The FBI does not talk when it is executing search warrants and collecting evidence, but it was pretty clear when it seized Fentress County Sheriff Chucky Cravens' truck and put it on a wrecker that he was the target. The FBI and TBI went into the sheriff's office and jail Tuesday morning. About 20 agents were seizing items from the Fentress County Sheriff's Office for hours. Agents came out with plenty of items, including paper records and computer files. Agents then brought them out to the mobile command center for processing. At the same time, other agents were spread all over the county conducting interviews and seizing evidence.

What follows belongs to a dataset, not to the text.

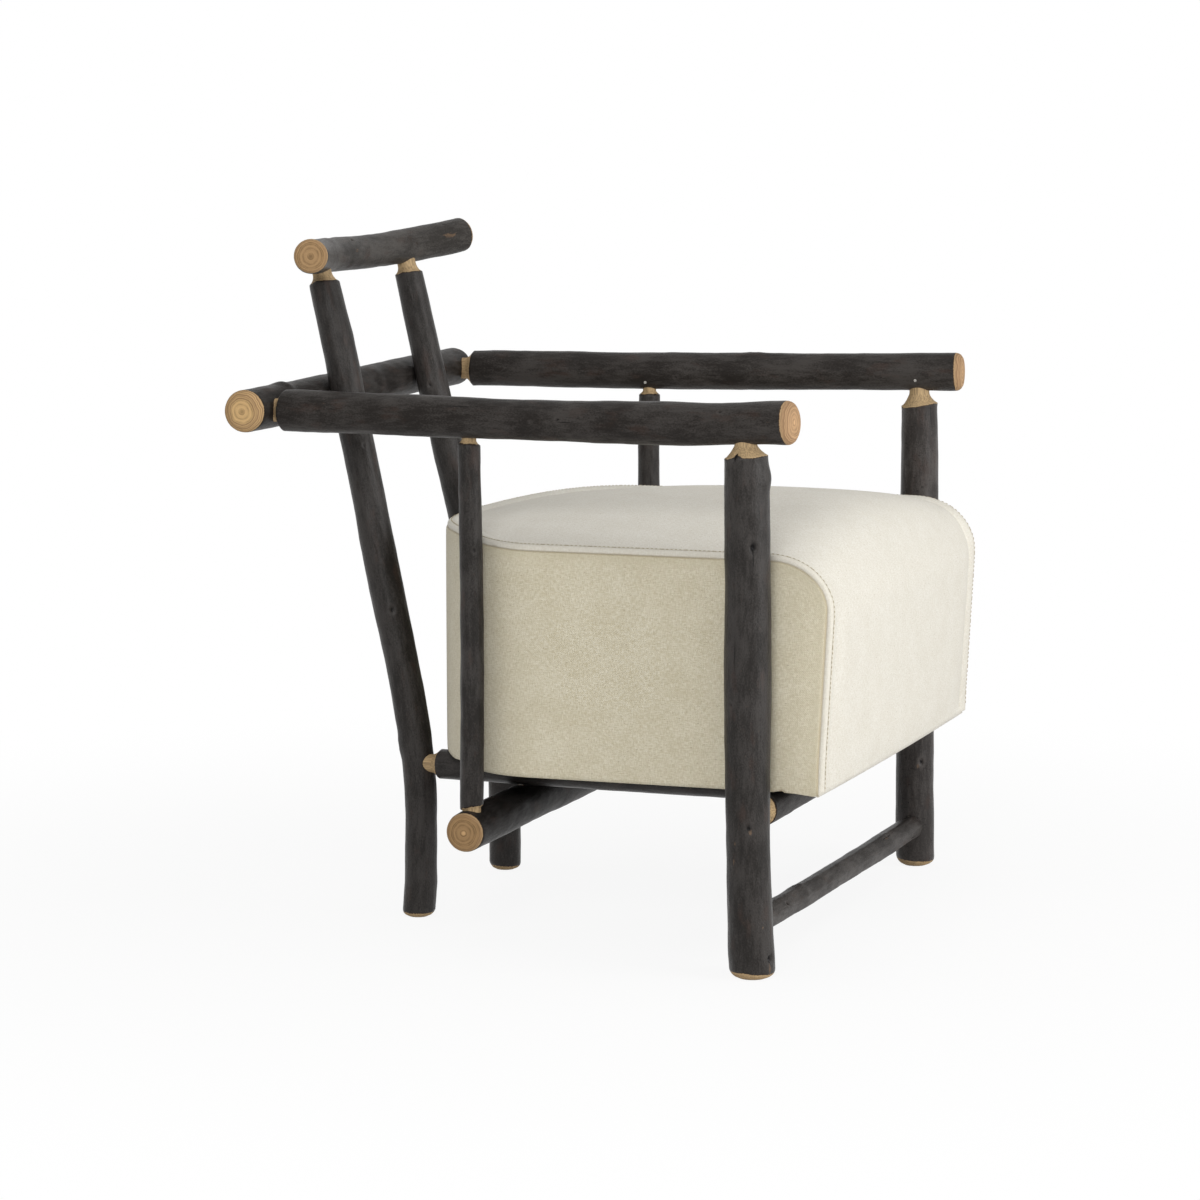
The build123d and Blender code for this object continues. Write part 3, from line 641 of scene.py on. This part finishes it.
for side, seed in (("right", 31), ("left", 32)):
    log(
        f"arm_{side}", peach_ended_bark, Y_AXIS, ARM_FRONT, ARM_BACK, seed,
        knots=ARM_KNOTS[side], scrapes=[(0.021, 276, 0.003, 0.0015)], around=80,
    )

# --- Arm spindles ---------------------------------------------------------------------------
# Sticks as thick as a thumb between the cross beam and the arms, with short whittled ends.
SPINDLE_FOOT = whittled(0.0020, 0.010, 0.020, slant=0.0032, lean=255)
SPINDLE_TOP = whittled(0.004, 0.008, 0.020, slant=0.0012)
for side, seed in (("right", 41), ("left", 42)):
    log(
        f"arm_spindle_{side}", charcoal_bark, Z_AXIS, SPINDLE_FOOT, SPINDLE_TOP, seed,
        knots=[(0.31, 215, 0.0008, 0.0012)], around=48,
    )

# --- Seat frame -----------------------------------------------------------------------------
# Two side rails run from the posts to the front seat rail, which is tenoned into the legs. The
# cross beam is screwed up under them and carries the spindles, and a stretcher ties the legs.
RAIL_BACK = whittled(0.009, 0.0105, 0.020, slant=0.001)
RAIL_FRONT = whittled(0.0095, 0.0105, 0.016)
for side, seed in (("right", 51), ("left", 52)):
    log(f"side_rail_{side}", charcoal_bark, Y_AXIS, RAIL_FRONT, RAIL_BACK, seed, around=60)
LOW_GLOSS = 0.03
RAIL_END = whittled(0.0115, 0.012, 0.022)
matt_bark = barked_log("matt_bark", PALE_WOOD, gloss=LOW_GLOSS)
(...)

What was the target of the investigation? Well, that's a secret, for now. Who was the target? That's not so secret. Inside the District Attorney's Office, agents were interviewing Sheriff Cravens. Just outside the office, the sheriff's confiscated vehicle was going to be carried back to Nashville for processing. Cravens is a lifetime Fentress County resident. He grew up in Clarkrange, graduated high school and moved quickly into law enforcement. Cravens was elected Fentress County sheriff in 2006 and lasted one term. Then he came back and ran successfully again in 2014. Cravens ran on a platform of an "officer in every school, open door policy," and treating all people with dignity. Right now, the FBI will only say it is investigating allegations of impropriety. Meanwhile, some residents say this is a long time coming. "This is a good day for a lot of people in this county," Jack Baker Sr. said. "I thought there would be a whole bunch of people cheering, but I am cheering in my heart because nothing I hate worse than someone who abuses their authority or neglects their authority." The FBI and TBI took files, took computers, but they did not take the sheriff. He is not under arrest, and that puts the county executive in a tough position. "Things may change by the hour, but at this point in time nothing has changed," County Executive J. Michael Cross said. "I am going to sit down with the county attorney and talk about our options. We want to be cautious. We want to be prudent, not overreact. We are concerned, deeply concerned, and will help with the investigation any way we can."